> EXERCISE DESCRIPTION: Take the lines from the beginning of the data below through the line holding "0.82), g.young, 0.85)" and return exactly those.

____

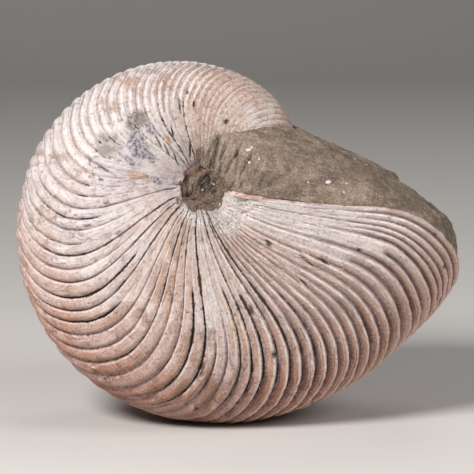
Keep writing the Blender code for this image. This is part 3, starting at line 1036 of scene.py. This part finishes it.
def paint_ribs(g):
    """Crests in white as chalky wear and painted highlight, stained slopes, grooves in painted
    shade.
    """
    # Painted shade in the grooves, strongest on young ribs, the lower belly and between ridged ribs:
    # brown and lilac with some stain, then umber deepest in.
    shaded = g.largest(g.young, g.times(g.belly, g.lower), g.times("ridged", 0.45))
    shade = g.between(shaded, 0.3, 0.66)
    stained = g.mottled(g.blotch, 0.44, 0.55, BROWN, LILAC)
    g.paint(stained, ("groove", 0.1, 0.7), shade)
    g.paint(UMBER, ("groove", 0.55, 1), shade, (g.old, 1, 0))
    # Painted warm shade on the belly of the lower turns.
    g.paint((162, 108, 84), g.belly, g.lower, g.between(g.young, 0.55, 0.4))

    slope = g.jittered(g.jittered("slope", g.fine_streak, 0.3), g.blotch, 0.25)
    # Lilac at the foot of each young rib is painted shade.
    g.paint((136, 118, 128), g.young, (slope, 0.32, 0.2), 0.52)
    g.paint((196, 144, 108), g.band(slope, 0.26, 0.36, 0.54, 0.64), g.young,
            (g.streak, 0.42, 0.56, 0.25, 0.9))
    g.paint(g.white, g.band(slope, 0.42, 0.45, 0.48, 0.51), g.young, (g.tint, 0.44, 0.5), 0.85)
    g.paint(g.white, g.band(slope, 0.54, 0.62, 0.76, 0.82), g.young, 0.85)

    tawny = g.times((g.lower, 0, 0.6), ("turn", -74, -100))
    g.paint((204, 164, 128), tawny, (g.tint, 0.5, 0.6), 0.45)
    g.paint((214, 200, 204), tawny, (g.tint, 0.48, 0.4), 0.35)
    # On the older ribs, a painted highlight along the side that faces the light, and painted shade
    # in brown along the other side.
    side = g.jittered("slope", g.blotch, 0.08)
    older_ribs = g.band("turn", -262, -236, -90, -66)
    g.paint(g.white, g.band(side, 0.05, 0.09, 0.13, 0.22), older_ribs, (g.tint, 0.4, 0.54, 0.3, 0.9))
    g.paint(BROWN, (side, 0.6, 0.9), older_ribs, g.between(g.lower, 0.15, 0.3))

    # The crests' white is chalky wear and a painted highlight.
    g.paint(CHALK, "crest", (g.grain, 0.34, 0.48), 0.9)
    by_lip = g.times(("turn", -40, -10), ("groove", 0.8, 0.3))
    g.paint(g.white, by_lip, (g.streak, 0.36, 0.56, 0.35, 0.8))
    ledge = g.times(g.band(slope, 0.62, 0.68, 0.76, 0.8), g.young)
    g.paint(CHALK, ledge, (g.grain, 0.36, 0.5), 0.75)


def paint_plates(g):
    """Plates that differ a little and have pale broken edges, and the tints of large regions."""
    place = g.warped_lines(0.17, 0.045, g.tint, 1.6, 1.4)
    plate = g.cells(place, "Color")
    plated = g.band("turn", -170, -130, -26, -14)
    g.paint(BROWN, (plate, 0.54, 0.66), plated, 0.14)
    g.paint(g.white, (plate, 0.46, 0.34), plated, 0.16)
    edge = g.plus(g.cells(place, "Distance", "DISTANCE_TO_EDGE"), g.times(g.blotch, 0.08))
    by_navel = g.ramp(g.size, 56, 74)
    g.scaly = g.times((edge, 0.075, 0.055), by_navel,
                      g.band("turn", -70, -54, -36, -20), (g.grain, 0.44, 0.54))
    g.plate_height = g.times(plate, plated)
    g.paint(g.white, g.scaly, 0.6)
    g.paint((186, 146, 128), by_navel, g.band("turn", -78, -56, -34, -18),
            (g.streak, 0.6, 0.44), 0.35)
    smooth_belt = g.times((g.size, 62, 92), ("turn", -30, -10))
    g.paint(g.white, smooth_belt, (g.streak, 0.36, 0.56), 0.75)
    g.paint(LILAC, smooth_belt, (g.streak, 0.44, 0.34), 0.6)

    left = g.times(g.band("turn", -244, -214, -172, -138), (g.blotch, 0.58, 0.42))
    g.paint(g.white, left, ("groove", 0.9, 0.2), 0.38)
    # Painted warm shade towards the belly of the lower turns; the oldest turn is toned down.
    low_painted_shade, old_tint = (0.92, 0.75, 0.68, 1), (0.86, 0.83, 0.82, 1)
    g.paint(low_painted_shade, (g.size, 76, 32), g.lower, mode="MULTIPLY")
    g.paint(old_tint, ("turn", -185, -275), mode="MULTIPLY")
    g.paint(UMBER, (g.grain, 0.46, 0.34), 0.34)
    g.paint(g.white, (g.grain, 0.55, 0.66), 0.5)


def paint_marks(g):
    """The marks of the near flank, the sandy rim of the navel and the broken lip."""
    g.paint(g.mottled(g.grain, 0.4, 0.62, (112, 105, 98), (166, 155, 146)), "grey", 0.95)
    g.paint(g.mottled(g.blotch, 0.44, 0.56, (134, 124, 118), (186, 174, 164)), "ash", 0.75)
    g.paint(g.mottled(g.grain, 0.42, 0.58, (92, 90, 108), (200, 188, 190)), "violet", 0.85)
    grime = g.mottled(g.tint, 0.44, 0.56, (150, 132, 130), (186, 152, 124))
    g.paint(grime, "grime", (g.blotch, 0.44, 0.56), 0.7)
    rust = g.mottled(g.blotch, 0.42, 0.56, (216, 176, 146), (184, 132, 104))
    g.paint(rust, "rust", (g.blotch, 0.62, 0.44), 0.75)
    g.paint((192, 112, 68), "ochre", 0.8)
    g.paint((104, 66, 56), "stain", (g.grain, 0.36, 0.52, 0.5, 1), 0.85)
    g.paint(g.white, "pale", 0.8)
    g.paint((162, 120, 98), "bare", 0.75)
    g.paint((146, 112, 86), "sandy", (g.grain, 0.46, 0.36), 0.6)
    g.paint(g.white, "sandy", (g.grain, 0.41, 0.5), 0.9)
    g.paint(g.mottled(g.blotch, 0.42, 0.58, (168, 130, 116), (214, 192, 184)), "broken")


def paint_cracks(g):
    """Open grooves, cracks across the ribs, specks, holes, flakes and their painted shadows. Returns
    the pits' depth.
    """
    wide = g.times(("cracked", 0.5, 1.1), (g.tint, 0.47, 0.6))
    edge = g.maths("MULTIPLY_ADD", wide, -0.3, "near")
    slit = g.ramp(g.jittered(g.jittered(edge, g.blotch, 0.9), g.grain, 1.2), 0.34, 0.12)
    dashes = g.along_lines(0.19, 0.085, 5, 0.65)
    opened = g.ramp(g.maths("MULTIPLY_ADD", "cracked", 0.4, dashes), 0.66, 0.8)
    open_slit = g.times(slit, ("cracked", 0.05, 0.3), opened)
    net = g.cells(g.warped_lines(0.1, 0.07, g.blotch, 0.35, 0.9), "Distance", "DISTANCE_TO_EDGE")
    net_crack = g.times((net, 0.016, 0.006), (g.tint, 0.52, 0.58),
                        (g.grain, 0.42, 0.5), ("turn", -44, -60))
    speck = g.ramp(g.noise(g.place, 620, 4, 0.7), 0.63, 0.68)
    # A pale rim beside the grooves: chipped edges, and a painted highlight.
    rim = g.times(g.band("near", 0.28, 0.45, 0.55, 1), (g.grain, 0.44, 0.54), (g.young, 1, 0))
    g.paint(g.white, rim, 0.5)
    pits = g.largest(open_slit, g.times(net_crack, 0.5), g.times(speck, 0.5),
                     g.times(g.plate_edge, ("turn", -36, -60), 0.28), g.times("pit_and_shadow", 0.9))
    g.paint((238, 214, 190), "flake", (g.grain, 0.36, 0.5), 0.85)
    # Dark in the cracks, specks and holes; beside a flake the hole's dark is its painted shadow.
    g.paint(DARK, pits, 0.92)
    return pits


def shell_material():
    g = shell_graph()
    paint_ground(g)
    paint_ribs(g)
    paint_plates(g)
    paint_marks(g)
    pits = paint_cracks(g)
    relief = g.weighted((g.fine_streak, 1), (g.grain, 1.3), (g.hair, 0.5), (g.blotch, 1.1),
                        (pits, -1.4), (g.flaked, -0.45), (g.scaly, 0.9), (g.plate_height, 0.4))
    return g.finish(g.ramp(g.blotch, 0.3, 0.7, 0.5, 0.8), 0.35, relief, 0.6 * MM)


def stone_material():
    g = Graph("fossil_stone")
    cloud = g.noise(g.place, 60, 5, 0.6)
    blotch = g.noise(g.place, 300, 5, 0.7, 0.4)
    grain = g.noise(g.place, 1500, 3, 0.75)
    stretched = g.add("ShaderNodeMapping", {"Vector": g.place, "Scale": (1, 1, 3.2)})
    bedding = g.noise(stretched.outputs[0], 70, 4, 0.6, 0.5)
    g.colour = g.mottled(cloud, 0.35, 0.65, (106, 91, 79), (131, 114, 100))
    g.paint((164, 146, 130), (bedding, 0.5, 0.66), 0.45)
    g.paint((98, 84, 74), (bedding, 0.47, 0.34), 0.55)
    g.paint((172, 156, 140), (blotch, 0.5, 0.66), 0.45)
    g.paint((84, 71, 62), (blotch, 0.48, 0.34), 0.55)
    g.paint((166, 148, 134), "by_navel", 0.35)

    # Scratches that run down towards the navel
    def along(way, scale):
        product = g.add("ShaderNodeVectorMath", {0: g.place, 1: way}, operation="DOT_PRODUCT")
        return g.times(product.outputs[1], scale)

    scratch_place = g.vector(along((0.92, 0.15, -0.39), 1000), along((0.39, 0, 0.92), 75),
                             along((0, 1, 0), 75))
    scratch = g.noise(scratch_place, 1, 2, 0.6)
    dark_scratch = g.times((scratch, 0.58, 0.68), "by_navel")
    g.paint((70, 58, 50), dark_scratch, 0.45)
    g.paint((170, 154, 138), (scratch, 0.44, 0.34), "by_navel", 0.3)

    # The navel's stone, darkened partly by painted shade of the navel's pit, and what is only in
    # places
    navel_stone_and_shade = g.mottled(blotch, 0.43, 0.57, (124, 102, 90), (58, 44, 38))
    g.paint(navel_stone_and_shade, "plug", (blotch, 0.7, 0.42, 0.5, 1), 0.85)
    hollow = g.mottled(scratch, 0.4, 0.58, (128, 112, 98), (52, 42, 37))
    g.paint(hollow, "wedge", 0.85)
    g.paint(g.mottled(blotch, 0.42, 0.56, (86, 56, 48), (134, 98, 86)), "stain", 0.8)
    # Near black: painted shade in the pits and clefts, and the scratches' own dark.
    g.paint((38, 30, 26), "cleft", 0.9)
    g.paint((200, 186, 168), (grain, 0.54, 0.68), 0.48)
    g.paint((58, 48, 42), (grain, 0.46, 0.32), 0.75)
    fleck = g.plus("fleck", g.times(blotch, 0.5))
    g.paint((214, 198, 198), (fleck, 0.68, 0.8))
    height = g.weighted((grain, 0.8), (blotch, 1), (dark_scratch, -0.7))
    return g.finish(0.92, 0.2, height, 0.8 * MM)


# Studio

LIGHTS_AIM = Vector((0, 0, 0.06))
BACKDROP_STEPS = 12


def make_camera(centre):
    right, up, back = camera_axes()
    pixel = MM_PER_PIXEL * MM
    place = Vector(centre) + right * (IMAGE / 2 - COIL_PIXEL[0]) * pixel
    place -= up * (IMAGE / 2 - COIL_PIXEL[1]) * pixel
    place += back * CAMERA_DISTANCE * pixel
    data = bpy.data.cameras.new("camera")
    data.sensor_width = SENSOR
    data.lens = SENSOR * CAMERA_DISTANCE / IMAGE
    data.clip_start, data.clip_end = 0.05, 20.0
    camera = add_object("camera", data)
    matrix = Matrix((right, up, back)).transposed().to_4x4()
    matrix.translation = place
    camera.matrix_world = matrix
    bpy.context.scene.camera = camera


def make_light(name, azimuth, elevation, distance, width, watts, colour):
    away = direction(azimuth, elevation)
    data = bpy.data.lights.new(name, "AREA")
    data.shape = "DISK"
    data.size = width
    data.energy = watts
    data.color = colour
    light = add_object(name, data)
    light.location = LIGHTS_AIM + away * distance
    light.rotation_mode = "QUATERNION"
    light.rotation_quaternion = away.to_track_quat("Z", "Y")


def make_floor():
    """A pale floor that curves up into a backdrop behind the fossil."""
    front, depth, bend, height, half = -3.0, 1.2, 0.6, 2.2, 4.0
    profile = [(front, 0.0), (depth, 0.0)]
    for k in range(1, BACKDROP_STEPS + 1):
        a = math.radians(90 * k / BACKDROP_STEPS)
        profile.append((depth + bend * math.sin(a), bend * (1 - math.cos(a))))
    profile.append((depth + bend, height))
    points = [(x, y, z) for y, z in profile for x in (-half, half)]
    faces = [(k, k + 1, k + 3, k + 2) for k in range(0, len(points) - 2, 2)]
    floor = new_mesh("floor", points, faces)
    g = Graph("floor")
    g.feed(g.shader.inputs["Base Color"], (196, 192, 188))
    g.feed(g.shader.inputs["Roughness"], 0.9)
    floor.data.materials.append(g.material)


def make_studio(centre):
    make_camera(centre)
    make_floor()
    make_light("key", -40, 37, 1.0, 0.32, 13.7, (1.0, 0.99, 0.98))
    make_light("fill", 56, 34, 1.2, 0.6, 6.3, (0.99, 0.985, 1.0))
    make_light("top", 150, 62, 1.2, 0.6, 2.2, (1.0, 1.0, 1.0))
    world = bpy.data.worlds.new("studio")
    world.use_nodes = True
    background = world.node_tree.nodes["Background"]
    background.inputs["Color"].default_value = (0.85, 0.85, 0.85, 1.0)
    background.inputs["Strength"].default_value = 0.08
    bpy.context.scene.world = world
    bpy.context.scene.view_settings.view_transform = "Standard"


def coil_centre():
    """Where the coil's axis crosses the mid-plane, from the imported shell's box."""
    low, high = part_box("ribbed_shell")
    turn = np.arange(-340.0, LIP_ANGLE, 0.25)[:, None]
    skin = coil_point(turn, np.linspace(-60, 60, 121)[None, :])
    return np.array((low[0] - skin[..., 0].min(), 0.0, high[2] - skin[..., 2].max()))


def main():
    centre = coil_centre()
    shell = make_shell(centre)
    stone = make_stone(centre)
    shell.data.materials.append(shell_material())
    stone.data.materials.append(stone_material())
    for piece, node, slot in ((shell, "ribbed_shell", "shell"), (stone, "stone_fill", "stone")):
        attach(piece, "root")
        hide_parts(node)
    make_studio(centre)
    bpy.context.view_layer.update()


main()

____

> WORKED ANSWER:
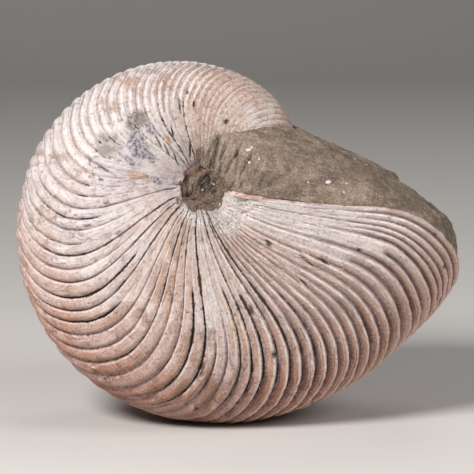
Keep writing the Blender code for this image. This is part 3, starting at line 1036 of scene.py. This part finishes it.
def paint_ribs(g):
    """Crests in white as chalky wear and painted highlight, stained slopes, grooves in painted
    shade.
    """
    # Painted shade in the grooves, strongest on young ribs, the lower belly and between ridged ribs:
    # brown and lilac with some stain, then umber deepest in.
    shaded = g.largest(g.young, g.times(g.belly, g.lower), g.times("ridged", 0.45))
    shade = g.between(shaded, 0.3, 0.66)
    stained = g.mottled(g.blotch, 0.44, 0.55, BROWN, LILAC)
    g.paint(stained, ("groove", 0.1, 0.7), shade)
    g.paint(UMBER, ("groove", 0.55, 1), shade, (g.old, 1, 0))
    # Painted warm shade on the belly of the lower turns.
    g.paint((162, 108, 84), g.belly, g.lower, g.between(g.young, 0.55, 0.4))

    slope = g.jittered(g.jittered("slope", g.fine_streak, 0.3), g.blotch, 0.25)
    # Lilac at the foot of each young rib is painted shade.
    g.paint((136, 118, 128), g.young, (slope, 0.32, 0.2), 0.52)
    g.paint((196, 144, 108), g.band(slope, 0.26, 0.36, 0.54, 0.64), g.young,
            (g.streak, 0.42, 0.56, 0.25, 0.9))
    g.paint(g.white, g.band(slope, 0.42, 0.45, 0.48, 0.51), g.young, (g.tint, 0.44, 0.5), 0.85)
    g.paint(g.white, g.band(slope, 0.54, 0.62, 0.76, 0.82), g.young, 0.85)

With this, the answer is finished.